DIED. JEANNE HERSCH, 89, leading Swiss philosopher and follower of the German existentialist Karl Jaspers, whose work grappled with the nature of freedom; in Geneva. Her published works include The Right to be a Man, in which she analyzed the basis for human rights. A professor at the University of Geneva from 1962 to '77, she was also unesco's first director of philosophy.

ARRESTED. HUANG QI, 36, editor of a Chinese website that posted articles commemorating the 1989 Tiananmen massacre; in Chengdu. According to human rights groups, Huang is accused of subverting state power and faces up to 10 years in jail. His arrest is a sign of Beijing's nervousness about the potential use of the Internet for the dissemination of information it considers subversive.

Time Capsule
Fourteen years after the worst radiation accident in history, President Leonid Kuchma of Ukraine announced last week that the remaining working reactor of the CHERNOBYL nuclear power station will be closed by Dec. 15.
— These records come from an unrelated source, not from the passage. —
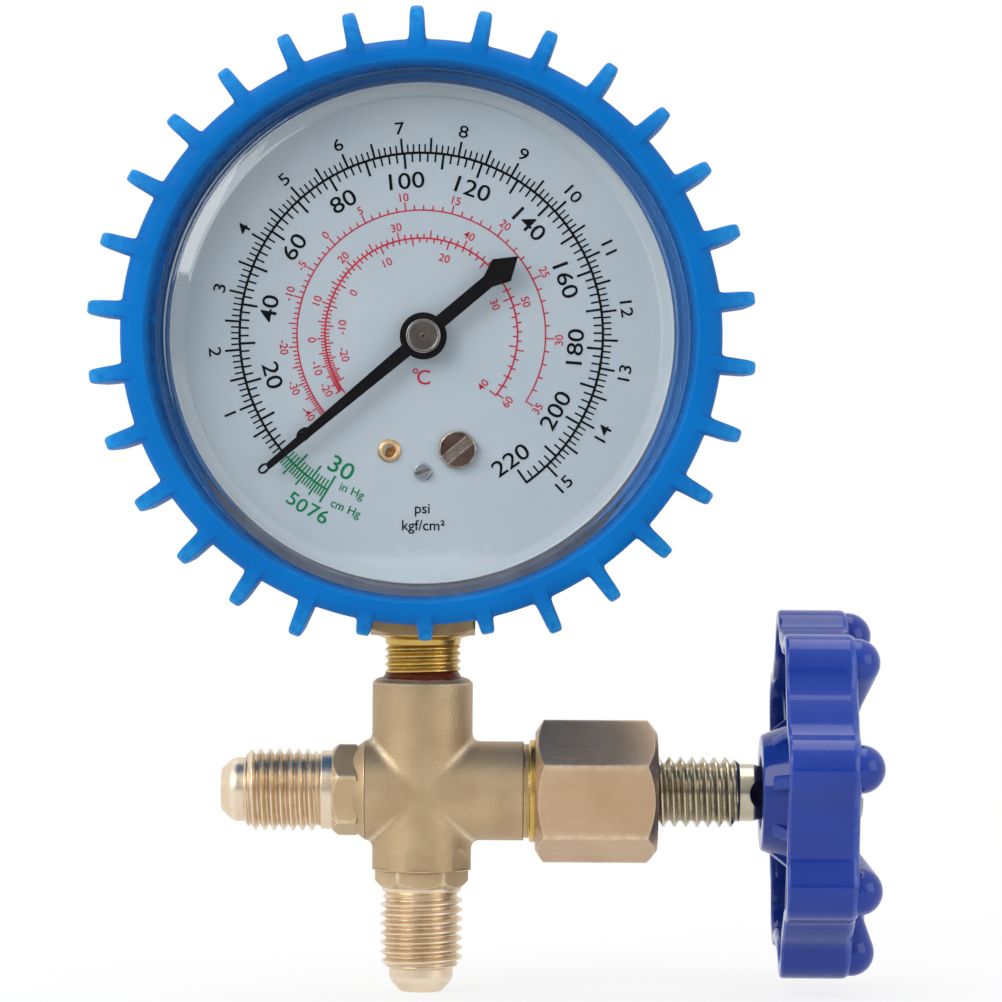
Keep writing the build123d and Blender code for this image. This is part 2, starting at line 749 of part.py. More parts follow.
fin_step = 360 / fin_count
long_fin_count = fin_count - short_fin_count
with BuildPart() as gauge_boot:
    boot_back = case_back - seat_gap
    with BuildSketch(gauge_section) as boot_profile:
        with BuildLine():
            Polyline(
                (boot_inner, boot_back),
                (boot_inner, boot_lip_back),
                (boot_lip_radius, boot_lip_back + boot_lip_slope),
                (boot_lip_radius, boot_lip_front),
                (boot_radius, boot_lip_front),
                (boot_radius, boot_back - boot_back_thickness),
                (boot_back_opening, boot_back - boot_back_thickness),
                (boot_back_opening, boot_back),
                close=True,
            )
        make_face()
        fillet(boot_profile.vertices().group_by(Axis.Y)[-1].sort_by(Axis.X)[-1], boot_front_round)
        fillet(boot_profile.vertices().group_by(Axis.Y)[-1].sort_by(Axis.X)[0], boot_front_round / 2)
        fillet(boot_profile.vertices().group_by(Axis.Y)[0].sort_by(Axis.X)[-1], boot_back_round)
    revolve(axis=gauge_axis)
    with Locations(dial_plane(0)):
        fin_arc = (long_fin_count - 1) * fin_step
        first_fin = -90 + (short_fin_count + 1) / 2 * fin_step
        with PolarLocations(0, long_fin_count, start_angle=first_fin, angular_range=fin_arc, endpoint=True):
            add(boot_fin(fin_tip_radius))
        short_arc = (short_fin_count - 1) * fin_step
        with PolarLocations(
            0, short_fin_count, start_angle=-90 - short_arc / 2, angular_range=short_arc, endpoint=True
        ):
            add(boot_fin(short_fin_tip_radius))
    with BuildSketch(Plane.XY.offset(cross_height + socket_square_start)):
        Rectangle(socket_across_flats + 2 * soft_gap, socket_across_flats + 2 * soft_gap)
    extrude(amount=case_bottom - socket_square_start + 3.0, mode=Mode.SUBTRACT)
save(gauge_boot, "gauge_boot")

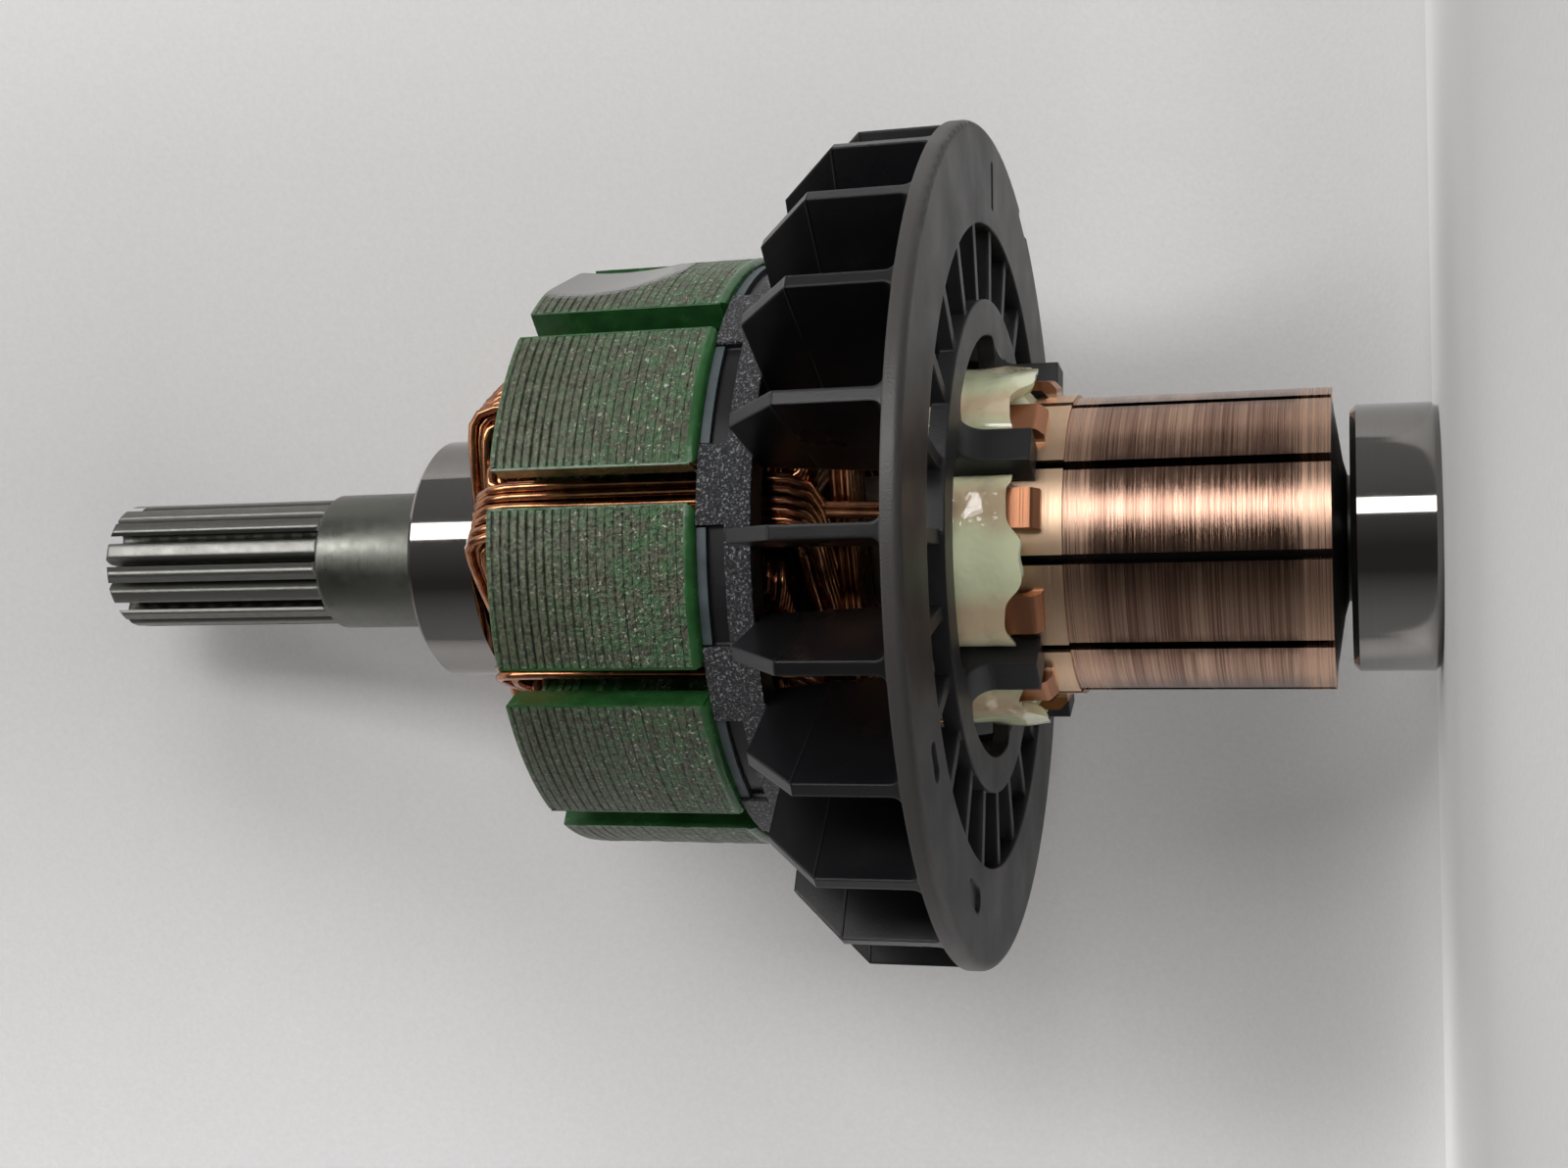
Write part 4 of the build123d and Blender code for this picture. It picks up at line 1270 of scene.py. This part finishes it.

"The first warning came in Sweden... Technicians ... noticed disturbing signals blipping across their computer screens. Those signals revealed abnormally high levels of radiation, a sure sign of serious trouble... Somewhere, some mysterious source was spewing dangerous radiation into the atmosphere... For six hours as officials throughout Scandinavia insisted that something was dangerously amiss, the Soviets steadfastly maintained that nothing untoward had happened. Finally ... a newscaster on Moscow television read a statement... 'An accident has taken place at the Chernobyl power station... ' Thus began by far the gravest crisis in the troubled history of commercial atomic power."